CHALLENGE:
Give back the whole listing exactly as shown.

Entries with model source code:
--- start ---

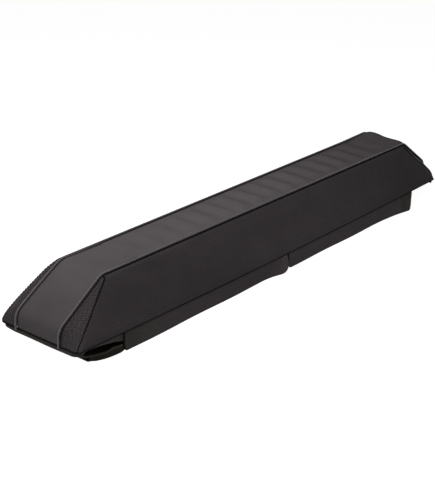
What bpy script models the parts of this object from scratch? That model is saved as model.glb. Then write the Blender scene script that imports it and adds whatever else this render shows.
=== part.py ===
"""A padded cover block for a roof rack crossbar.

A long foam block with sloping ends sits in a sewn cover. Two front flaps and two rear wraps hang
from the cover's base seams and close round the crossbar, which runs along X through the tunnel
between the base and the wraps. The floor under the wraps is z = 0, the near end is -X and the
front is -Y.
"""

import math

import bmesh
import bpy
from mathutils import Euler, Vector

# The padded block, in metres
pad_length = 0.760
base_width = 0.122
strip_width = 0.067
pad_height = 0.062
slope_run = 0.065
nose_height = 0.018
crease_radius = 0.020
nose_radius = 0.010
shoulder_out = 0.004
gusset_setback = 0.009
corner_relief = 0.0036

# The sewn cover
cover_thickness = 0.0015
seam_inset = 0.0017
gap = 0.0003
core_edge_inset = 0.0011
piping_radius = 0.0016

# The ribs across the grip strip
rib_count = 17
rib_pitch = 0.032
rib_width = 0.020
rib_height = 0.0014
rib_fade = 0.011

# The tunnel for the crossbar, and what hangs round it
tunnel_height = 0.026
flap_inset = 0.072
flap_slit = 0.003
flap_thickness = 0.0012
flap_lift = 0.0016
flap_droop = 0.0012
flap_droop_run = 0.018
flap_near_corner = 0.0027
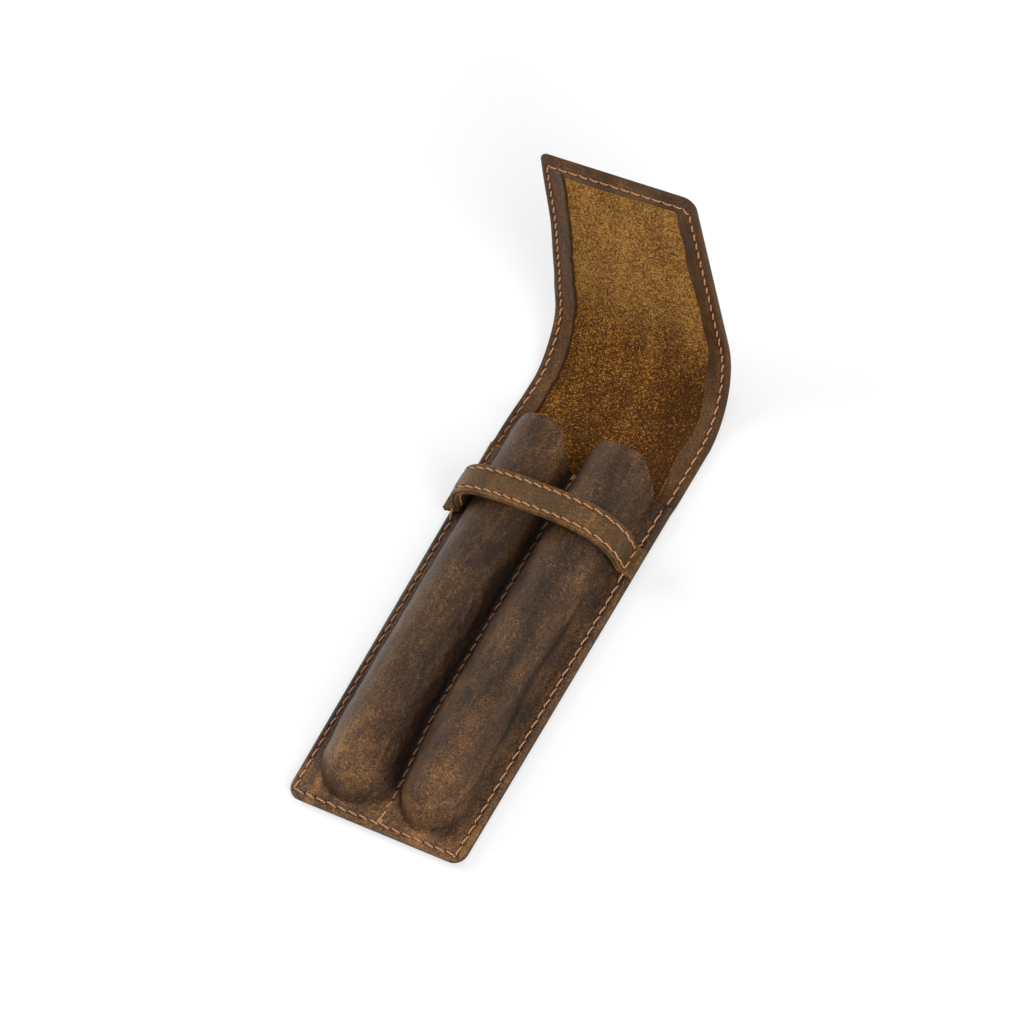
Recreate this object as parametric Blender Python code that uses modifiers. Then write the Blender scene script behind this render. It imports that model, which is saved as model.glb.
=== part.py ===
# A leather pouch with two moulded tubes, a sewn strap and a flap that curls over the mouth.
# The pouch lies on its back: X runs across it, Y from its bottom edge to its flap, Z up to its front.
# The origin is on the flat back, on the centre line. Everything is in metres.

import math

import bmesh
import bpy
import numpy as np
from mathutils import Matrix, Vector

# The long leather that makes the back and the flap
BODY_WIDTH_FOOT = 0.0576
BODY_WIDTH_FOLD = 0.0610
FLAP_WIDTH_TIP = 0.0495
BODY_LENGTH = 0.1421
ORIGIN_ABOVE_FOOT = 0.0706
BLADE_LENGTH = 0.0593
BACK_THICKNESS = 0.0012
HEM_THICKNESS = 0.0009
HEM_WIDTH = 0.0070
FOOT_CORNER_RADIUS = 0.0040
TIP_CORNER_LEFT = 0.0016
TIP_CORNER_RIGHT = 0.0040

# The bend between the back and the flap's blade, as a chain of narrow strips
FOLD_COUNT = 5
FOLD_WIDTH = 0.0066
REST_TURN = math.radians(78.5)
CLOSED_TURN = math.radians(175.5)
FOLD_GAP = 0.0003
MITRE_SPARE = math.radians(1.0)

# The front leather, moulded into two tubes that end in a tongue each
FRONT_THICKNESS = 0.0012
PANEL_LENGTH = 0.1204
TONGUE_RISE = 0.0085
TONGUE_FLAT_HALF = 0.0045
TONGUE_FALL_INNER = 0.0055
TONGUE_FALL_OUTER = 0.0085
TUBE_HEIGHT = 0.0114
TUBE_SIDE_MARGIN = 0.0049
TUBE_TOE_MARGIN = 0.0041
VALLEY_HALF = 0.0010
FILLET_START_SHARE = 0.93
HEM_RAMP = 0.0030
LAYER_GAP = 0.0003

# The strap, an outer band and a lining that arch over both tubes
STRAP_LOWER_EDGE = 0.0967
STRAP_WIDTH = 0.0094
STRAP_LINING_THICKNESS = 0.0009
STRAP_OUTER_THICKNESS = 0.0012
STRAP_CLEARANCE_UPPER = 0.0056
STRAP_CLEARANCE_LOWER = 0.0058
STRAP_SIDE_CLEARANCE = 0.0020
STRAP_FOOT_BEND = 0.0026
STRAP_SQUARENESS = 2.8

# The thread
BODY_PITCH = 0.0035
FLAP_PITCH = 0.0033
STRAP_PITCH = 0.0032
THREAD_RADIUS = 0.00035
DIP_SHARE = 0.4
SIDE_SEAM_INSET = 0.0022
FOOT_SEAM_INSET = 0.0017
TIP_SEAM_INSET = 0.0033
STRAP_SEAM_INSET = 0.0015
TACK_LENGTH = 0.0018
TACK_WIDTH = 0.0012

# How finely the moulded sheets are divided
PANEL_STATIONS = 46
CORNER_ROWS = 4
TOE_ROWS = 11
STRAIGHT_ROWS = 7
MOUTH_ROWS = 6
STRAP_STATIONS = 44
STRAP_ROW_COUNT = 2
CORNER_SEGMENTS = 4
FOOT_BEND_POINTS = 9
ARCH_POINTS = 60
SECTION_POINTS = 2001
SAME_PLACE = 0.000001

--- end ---

SOLUTION:
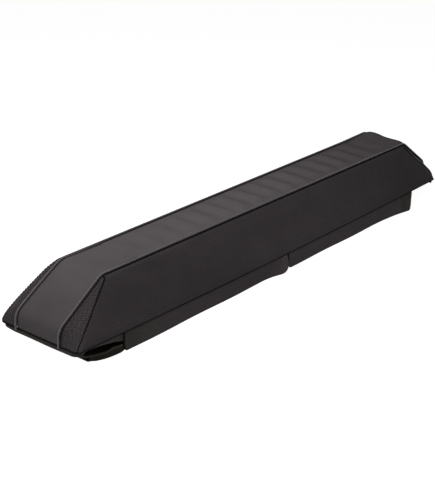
What bpy script models the parts of this object from scratch? That model is saved as model.glb. Then write the Blender scene script that imports it and adds whatever else this render shows.
=== part.py ===
"""A padded cover block for a roof rack crossbar.

A long foam block with sloping ends sits in a sewn cover. Two front flaps and two rear wraps hang
from the cover's base seams and close round the crossbar, which runs along X through the tunnel
between the base and the wraps. The floor under the wraps is z = 0, the near end is -X and the
front is -Y.
"""

import math

import bmesh
import bpy
from mathutils import Euler, Vector

# The padded block, in metres
pad_length = 0.760
base_width = 0.122
strip_width = 0.067
pad_height = 0.062
slope_run = 0.065
nose_height = 0.018
crease_radius = 0.020
nose_radius = 0.010
shoulder_out = 0.004
gusset_setback = 0.009
corner_relief = 0.0036

# The sewn cover
cover_thickness = 0.0015
seam_inset = 0.0017
gap = 0.0003
core_edge_inset = 0.0011
piping_radius = 0.0016

# The ribs across the grip strip
rib_count = 17
rib_pitch = 0.032
rib_width = 0.020
rib_height = 0.0014
rib_fade = 0.011

# The tunnel for the crossbar, and what hangs round it
tunnel_height = 0.026
flap_inset = 0.072
flap_slit = 0.003
flap_thickness = 0.0012
flap_lift = 0.0016
flap_droop = 0.0012
flap_droop_run = 0.018
flap_near_corner = 0.0027
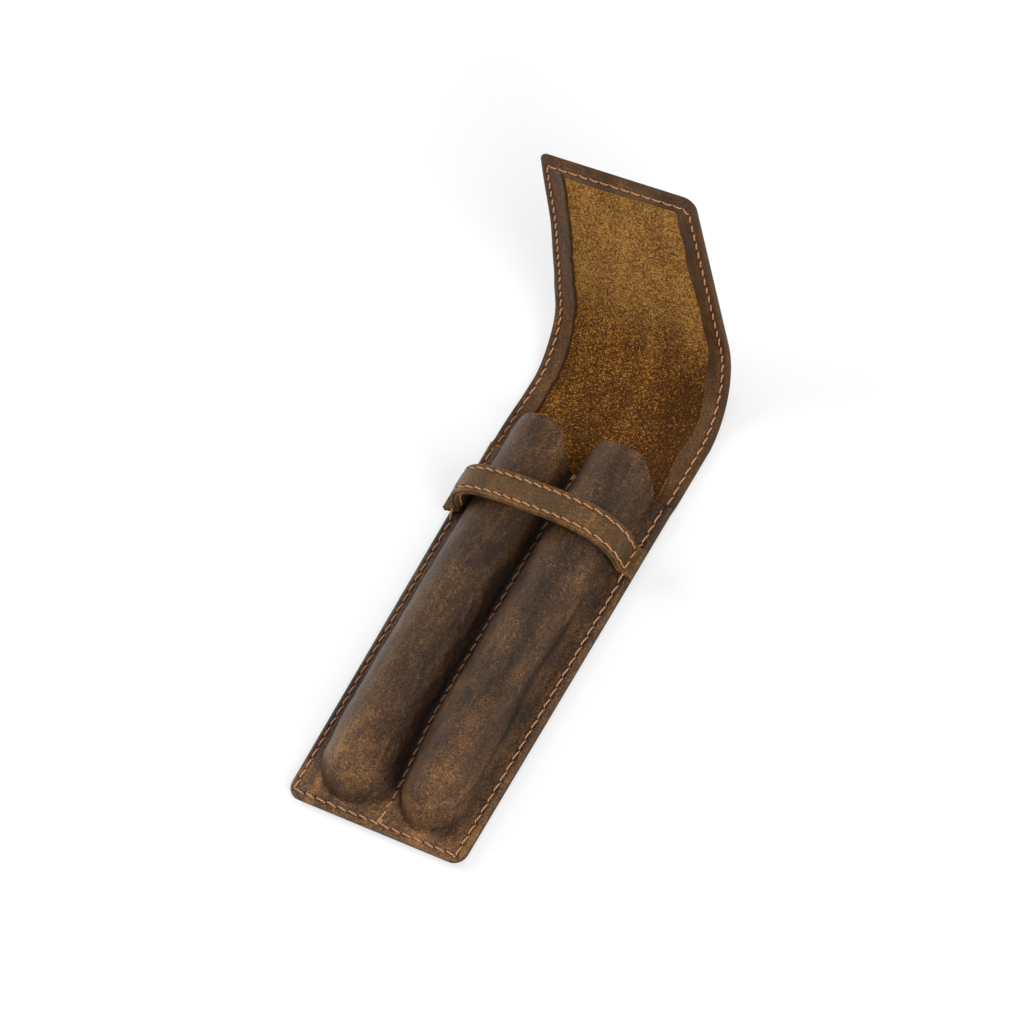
Recreate this object as parametric Blender Python code that uses modifiers. Then write the Blender scene script behind this render. It imports that model, which is saved as model.glb.
=== part.py ===
# A leather pouch with two moulded tubes, a sewn strap and a flap that curls over the mouth.
# The pouch lies on its back: X runs across it, Y from its bottom edge to its flap, Z up to its front.
# The origin is on the flat back, on the centre line. Everything is in metres.

import math

import bmesh
import bpy
import numpy as np
from mathutils import Matrix, Vector

# The long leather that makes the back and the flap
BODY_WIDTH_FOOT = 0.0576
BODY_WIDTH_FOLD = 0.0610
FLAP_WIDTH_TIP = 0.0495
BODY_LENGTH = 0.1421
ORIGIN_ABOVE_FOOT = 0.0706
BLADE_LENGTH = 0.0593
BACK_THICKNESS = 0.0012
HEM_THICKNESS = 0.0009
HEM_WIDTH = 0.0070
FOOT_CORNER_RADIUS = 0.0040
TIP_CORNER_LEFT = 0.0016
TIP_CORNER_RIGHT = 0.0040

# The bend between the back and the flap's blade, as a chain of narrow strips
FOLD_COUNT = 5
FOLD_WIDTH = 0.0066
REST_TURN = math.radians(78.5)
CLOSED_TURN = math.radians(175.5)
FOLD_GAP = 0.0003
MITRE_SPARE = math.radians(1.0)

# The front leather, moulded into two tubes that end in a tongue each
FRONT_THICKNESS = 0.0012
PANEL_LENGTH = 0.1204
TONGUE_RISE = 0.0085
TONGUE_FLAT_HALF = 0.0045
TONGUE_FALL_INNER = 0.0055
TONGUE_FALL_OUTER = 0.0085
TUBE_HEIGHT = 0.0114
TUBE_SIDE_MARGIN = 0.0049
TUBE_TOE_MARGIN = 0.0041
VALLEY_HALF = 0.0010
FILLET_START_SHARE = 0.93
HEM_RAMP = 0.0030
LAYER_GAP = 0.0003

# The strap, an outer band and a lining that arch over both tubes
STRAP_LOWER_EDGE = 0.0967
STRAP_WIDTH = 0.0094
STRAP_LINING_THICKNESS = 0.0009
STRAP_OUTER_THICKNESS = 0.0012
STRAP_CLEARANCE_UPPER = 0.0056
STRAP_CLEARANCE_LOWER = 0.0058
STRAP_SIDE_CLEARANCE = 0.0020
STRAP_FOOT_BEND = 0.0026
STRAP_SQUARENESS = 2.8

# The thread
BODY_PITCH = 0.0035
FLAP_PITCH = 0.0033
STRAP_PITCH = 0.0032
THREAD_RADIUS = 0.00035
DIP_SHARE = 0.4
SIDE_SEAM_INSET = 0.0022
FOOT_SEAM_INSET = 0.0017
TIP_SEAM_INSET = 0.0033
STRAP_SEAM_INSET = 0.0015
TACK_LENGTH = 0.0018
TACK_WIDTH = 0.0012

# How finely the moulded sheets are divided
PANEL_STATIONS = 46
CORNER_ROWS = 4
TOE_ROWS = 11
STRAIGHT_ROWS = 7
MOUTH_ROWS = 6
STRAP_STATIONS = 44
STRAP_ROW_COUNT = 2
CORNER_SEGMENTS = 4
FOOT_BEND_POINTS = 9
ARCH_POINTS = 60
SECTION_POINTS = 2001
SAME_PLACE = 0.000001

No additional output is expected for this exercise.